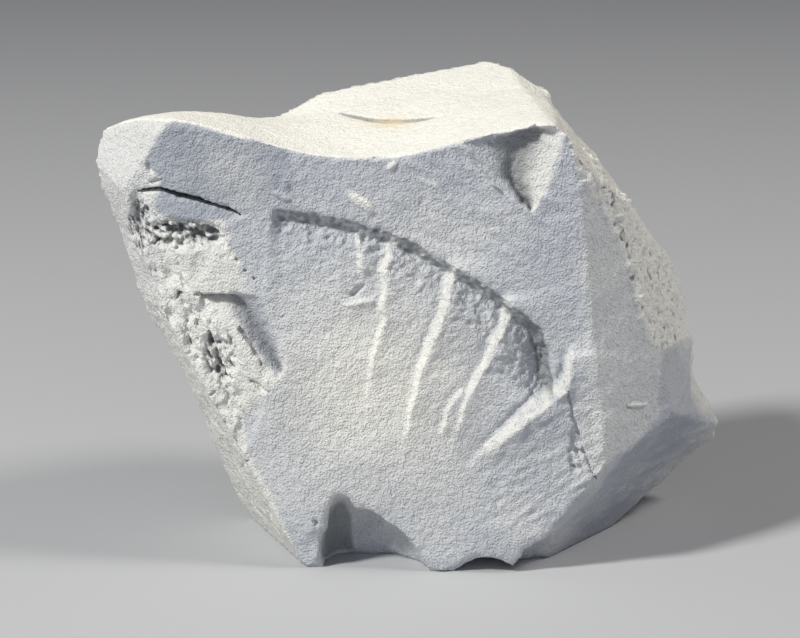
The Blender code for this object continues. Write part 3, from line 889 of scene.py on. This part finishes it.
def clay_material(colours):
    material = bpy.data.materials.new("kaolin clay")
    material.use_nodes = True
    tree = material.node_tree
    nodes = tree.nodes
    nodes.clear()

    def add(kind, **settings):
        node = nodes.new(kind)
        for key, value in settings.items():
            setattr(node, key, value)
        return node

    def link(a, b):
        tree.links.new(a, b)

    out = add("ShaderNodeOutputMaterial")
    shader = add("ShaderNodeBsdfPrincipled")
    shader.inputs["Roughness"].default_value = 0.95
    shader.inputs["Specular IOR Level"].default_value = 0.2
    link(shader.outputs["BSDF"], out.inputs["Surface"])
    place = add("ShaderNodeTexCoord").outputs["Object"]

    def clouds(scale, detail=3.0, rough=0.55):
        texture = add("ShaderNodeTexNoise")
        texture.inputs["Scale"].default_value = scale
        texture.inputs["Detail"].default_value = detail
        texture.inputs["Roughness"].default_value = rough
        link(place, texture.inputs["Vector"])
        return texture.outputs["Fac"]

    def between(value, low, high):
        ramp = add("ShaderNodeMapRange", clamp=True, interpolation_type="SMOOTHSTEP")
        link(value, ramp.inputs["Value"])
        ramp.inputs["From Min"].default_value = low
        ramp.inputs["From Max"].default_value = high
        return ramp.outputs["Result"]

    def mixed(share, first, second):
        mix = add("ShaderNodeMix", data_type="RGBA")
        link(share, mix.inputs["Factor"])
        for socket, value in ((mix.inputs[6], first), (mix.inputs[7], second)):
            if isinstance(value, bpy.types.NodeSocket):
                link(value, socket)
            else:
                socket.default_value = (*value, 1.0)
        return mix.outputs[2]

    def field(name):
        attribute = add("ShaderNodeAttribute", attribute_type="GEOMETRY", attribute_name=name)
        return attribute.outputs["Fac"]

    def scaled(value, factor):
        times = add("ShaderNodeMath", operation="MULTIPLY")
        link(value, times.inputs[0])
        times.inputs[1].default_value = factor
        return times.outputs["Value"]

    def product(first, second):
        times = add("ShaderNodeMath", operation="MULTIPLY")
        link(first, times.inputs[0])
        link(second, times.inputs[1])
        return times.outputs["Value"]

    # Grey painted shade over the cream
    colour = mixed(field("shade_grey"), colours.cream, colours.shade_grey)
    # The dull colour, which carries the painted shade of the recess, the scoop's side and the tip
    colour = mixed(field("dull_and_shade"), colour, colours.dull_and_shade)
    patches = between(clouds(70.0), 0.45, 0.70)
    colour = mixed(scaled(patches, 0.35), colour, colours.cream)
    specks = between(clouds(1300.0, 2.0), 0.55, 0.75)
    colour = mixed(scaled(specks, 0.3), colour, colours.dull_and_shade)
    sand = scaled(between(clouds(4200.0, 0.0), 0.4, 0.75), 0.5)
    colour = mixed(product(sand, between(field("shade_grey"), -0.5, 0.9)), colour, colours.dull_and_shade)
    # Painted shade in pits, hollows, the crease, the scarp's wall and the notch
    colour = mixed(scaled(between(field("deep"), 0.7, 1.9), 0.75), colour, colours.hollow_shade)
    colour = mixed(field("stain"), colour, colours.stain)
    link(colour, shader.inputs["Base Color"])

    lumps = add("ShaderNodeBump")
    lumps.inputs["Strength"].default_value = 1.0
    lumps.inputs["Distance"].default_value = LUMP_BUMP
    link(clouds(1100.0, 2.0, 0.5), lumps.inputs["Height"])
    grains = add("ShaderNodeBump")
    grains.inputs["Strength"].default_value = 1.0
    grains.inputs["Distance"].default_value = GRAIN_BUMP
    link(clouds(3600.0, 1.0, 0.5), grains.inputs["Height"])
    link(lumps.outputs["Normal"], grains.inputs["Normal"])
    link(grains.outputs["Normal"], shader.inputs["Normal"])
    return material


class KAOLIN_OT_stone(bpy.types.Operator):
    """Cut, bite and weather the lump of clay rock, and give it its finish"""

    bl_idname = "kaolin.stone"
    bl_label = "Build Stone"

    def execute(self, context):
        sizes = context.scene.kaolin_sizes
        stone = cut_block()
        for name, (centre, half_sizes, turn) in BITES.items():
            bite(stone, name, centre, half_sizes, turn)
        apply_modifier(stone, "skin", "REMESH", mode="VOXEL", voxel_size=sizes.skin)
        apply_modifier(stone, "ease", "SMOOTH", factor=0.5, iterations=1)
        sharpen_edges(stone.data)
        shape_form(stone.data, sizes)
        split_faces(stone, seen_faces(stone.data))
        split_faces(stone, bent_faces(stone.data, sizes))
        shape_markings(stone.data, sizes)
        apply_modifier(stone, "triangles", "TRIANGULATE")
        stone.data.shade_smooth()
        stone.data.materials.clear()
        stone.data.materials.append(clay_material(context.scene.kaolin_colours))
        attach(stone, "root")
        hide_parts(NODE)
        return {"FINISHED"}


def aim(obj, target):
    obj.rotation_euler = (obj.location - Vector(target)).to_track_quat("Z", "Y").to_euler()


def area_light(name, power):
    place, size, colour = LIGHTS[name]
    data = bpy.data.lights.new(name, "AREA")
    data.shape = "DISK"
    data.size = size
    data.energy = power
    data.color = colour
    light = bpy.data.objects.new(name, data)
    bpy.context.scene.collection.objects.link(light)
    light.location = place
    aim(light, LIGHTS_AIM)


class KAOLIN_OT_stage(bpy.types.Operator):
    """Lay the pale floor, set the studio lights and place the camera"""

    bl_idname = "kaolin.stage"
    bl_label = "Build Stage"

    def execute(self, context):
        scene = context.scene
        settings = scene.kaolin_stage
        bpy.ops.object.select_all(action="DESELECT")
        bpy.ops.mesh.primitive_plane_add(size=FLOOR_SIZE, location=(0, 0, 0))
        floor = context.object
        floor.name = "floor"
        paper = bpy.data.materials.new("pale floor")
        paper.use_nodes = True
        shader = paper.node_tree.nodes["Principled BSDF"]
        shader.inputs["Base Color"].default_value = (*FLOOR_COLOUR, 1.0)
        shader.inputs["Roughness"].default_value = 0.9
        floor.data.materials.append(paper)

        area_light("key", settings.key)
        area_light("fill", settings.fill)
        area_light("side", settings.side)
        world = bpy.data.worlds.new("studio")
        world.use_nodes = True
        background = world.node_tree.nodes["Background"]
        background.inputs["Color"].default_value = (*SKY_COLOUR, 1.0)
        background.inputs["Strength"].default_value = settings.ambient
        scene.world = world
        scene.view_settings.view_transform = "Standard"

        data = bpy.data.cameras.new("camera")
        data.lens = 120.0
        data.sensor_width = 36.0
        data.clip_start = 0.01
        camera = bpy.data.objects.new("camera", data)
        scene.collection.objects.link(camera)
        back = Vector((0.0, -math.cos(LOOK_DOWN), math.sin(LOOK_DOWN)))
        camera.location = (Vector(EYE_AIM) + back * EYE_DISTANCE) * MM
        aim(camera, Vector(EYE_AIM) * MM)
        scene.camera = camera
        return {"FINISHED"}


class KAOLIN_PT_panel(bpy.types.Panel):
    """The lump's sizes, colours and stage"""

    bl_idname = "KAOLIN_PT_panel"
    bl_label = "Kaolin Lump"
    bl_space_type = "VIEW_3D"
    bl_region_type = "UI"
    bl_category = "Kaolin"

    def draw(self, context):
        for group_name in GROUPS:
            group = getattr(context.scene, group_name)
            box = self.layout.box()
            for name in group.__annotations__:
                box.prop(group, name)
        for operator in OPERATORS:
            self.layout.operator(operator.bl_idname)


GROUPS = {"kaolin_sizes": KaolinSizes, "kaolin_colours": KaolinColours, "kaolin_stage": KaolinStage}
OPERATORS = (KAOLIN_OT_stone, KAOLIN_OT_stage)


def register():
    for cls in (*GROUPS.values(), *OPERATORS, KAOLIN_PT_panel):
        bpy.utils.register_class(cls)
    for name, cls in GROUPS.items():
        setattr(bpy.types.Scene, name, bpy.props.PointerProperty(type=cls))


def unregister():
    for name in GROUPS:
        delattr(bpy.types.Scene, name)
    for cls in reversed((*GROUPS.values(), *OPERATORS, KAOLIN_PT_panel)):
        bpy.utils.unregister_class(cls)


def main():
    register()
    bpy.ops.kaolin.stone()
    bpy.ops.kaolin.stage()


if __name__ == "__main__":
    main()
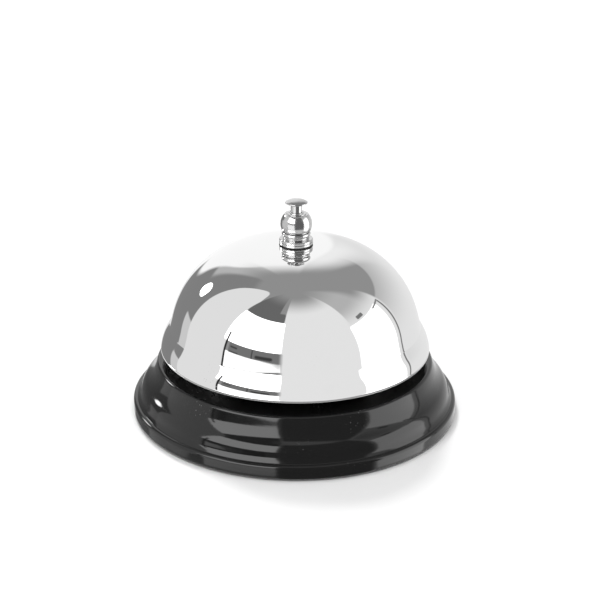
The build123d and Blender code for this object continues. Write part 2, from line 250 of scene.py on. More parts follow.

──────

## PROBLEM REQUIREMENTS
Print exactly, and only, the lines beginning at the top of the listing and ending at the line with "nodes.clear()".

## FINISHED EXERCISE
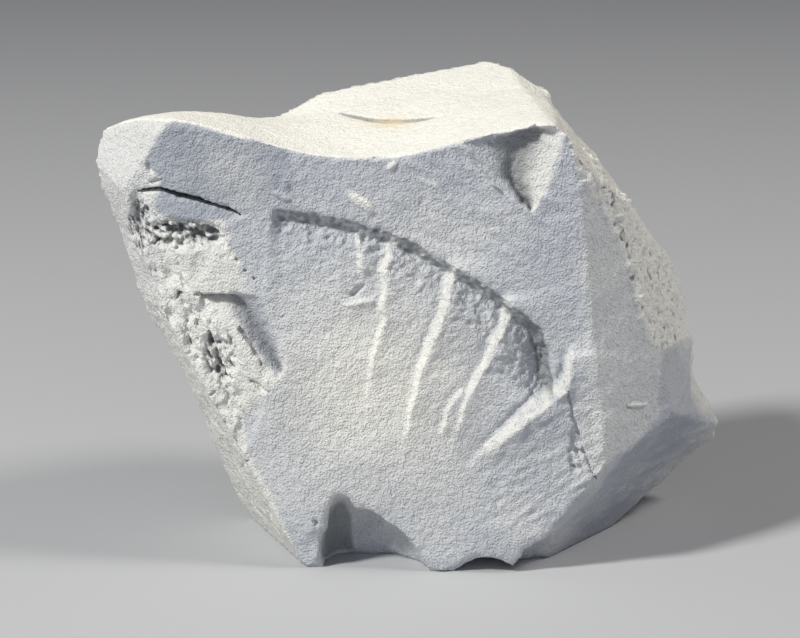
The Blender code for this object continues. Write part 3, from line 889 of scene.py on. This part finishes it.
def clay_material(colours):
    material = bpy.data.materials.new("kaolin clay")
    material.use_nodes = True
    tree = material.node_tree
    nodes = tree.nodes
    nodes.clear()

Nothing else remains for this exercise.